Labour's leaders were no better. Norton provided Fine Gael with the argument that a free health service would be a subsidy to the rich (a refrain echoed today by Barry Desmond). Not that Norton shunned the lifestyle of the rich: "Norton, the workers' leader, lived Larkin's 'Nothing is too good for the working class'. But for the Irish worker the good things in life stopped at Norton."

Above all Browne exposes the sickening hypocrisy of all these forces to protect the privileges of the rich doctors and the reactionary Church against the desperately needy poor. (McQuaid even blocked a proposal for nuns to visit the homes of children whose mothers were in hospital under the pretext that it would not be 'seemly' for them to be seen entering houses where the wife is known to be away.)

Yet, while this book is the story of a courageous fighter against the hypocrisy and poverty that were rife in the Republic, it is also the story of a man without a clearly worked out understanding of how society is changed.

Browne's fight is essentially a personal one driven by a deep sense of moral outrage.
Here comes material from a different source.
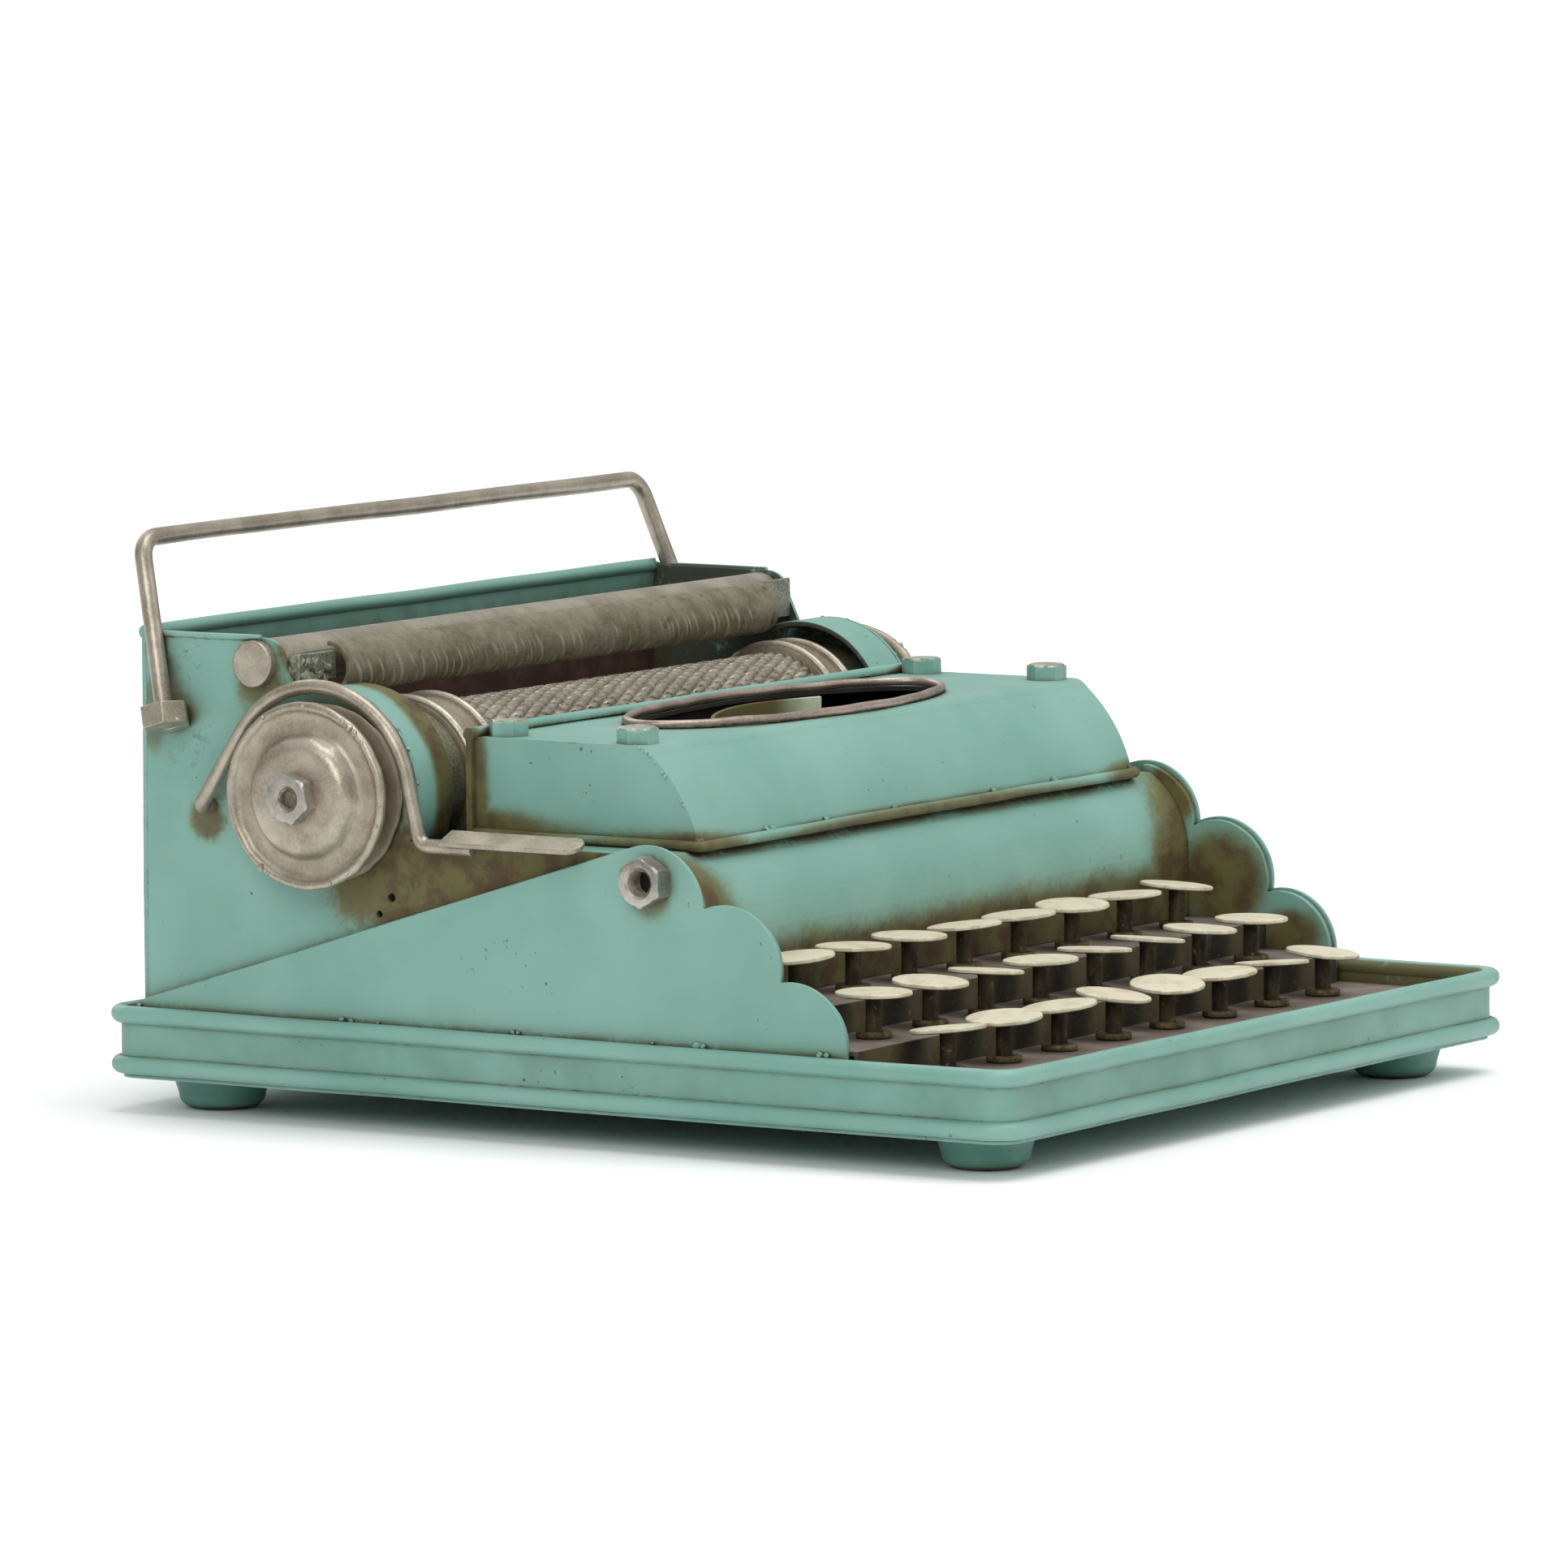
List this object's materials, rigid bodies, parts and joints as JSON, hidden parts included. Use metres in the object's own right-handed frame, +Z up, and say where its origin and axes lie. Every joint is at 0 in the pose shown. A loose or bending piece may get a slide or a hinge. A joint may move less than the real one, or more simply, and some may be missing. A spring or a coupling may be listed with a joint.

He feels that the logic of his position, the justice of this case, should somehow be sufficient to force change. When he finds, time and again, that this is not so he lapses into despair and resigns from whatever organisation he happens to be a member of.

Personal struggle

Writing of his experiences in the Labour Party in the early 1970s he says: "This was my last attempt to drag the reluctant Republic out of the 19th century." Yet as Marx explained, the task of transforming society is too great for any one person, no matter how genuine or courageous. The balance of forces is such that the "emancipation of the working class is the task of the working class itself."

Browne's great weakness is that of all liberals, no matter how radical, that he is an idealist who believes that reason will prevail and thus lacks the sense of urgency of building a mass movement that can bring about the changes he so desperately hopes for.

It is a criticism he himself makes of Noel Hartnett, the general secretary of Clann na Poblachta after his resignation from the party over Government corruption: "While I agreed with him about the principles involved…I felt that tactically he was mistaken in resigning…Reluctantly I must conclude that this was an essentially self-indulgent, petulant gesture on his part. It was ill-judged and serious in its consequences for those of us who remained on in that party."

Those who fought in the '70s to reclaim the Labour Party from the betrayal of Coalition have good cause to feel the same of Noel Browne's and his supporters who, although they did not resign, courted expulsion and then refused to fight it. Browne's failure even to refer in his book to the subsequent birth and rapid demise of the Socialist Labour Party may be a tacit admission of the mistake of not fighting on within the Labour Party.

Yet Against the Tide is nevertheless a powerful book by a man who has contributed more to the struggle for socialism in Ireland than any other of his generation. It remains for others who come after to build the movement that will not only stand against the tide but that can harness its huge power for the transformation of Irish society.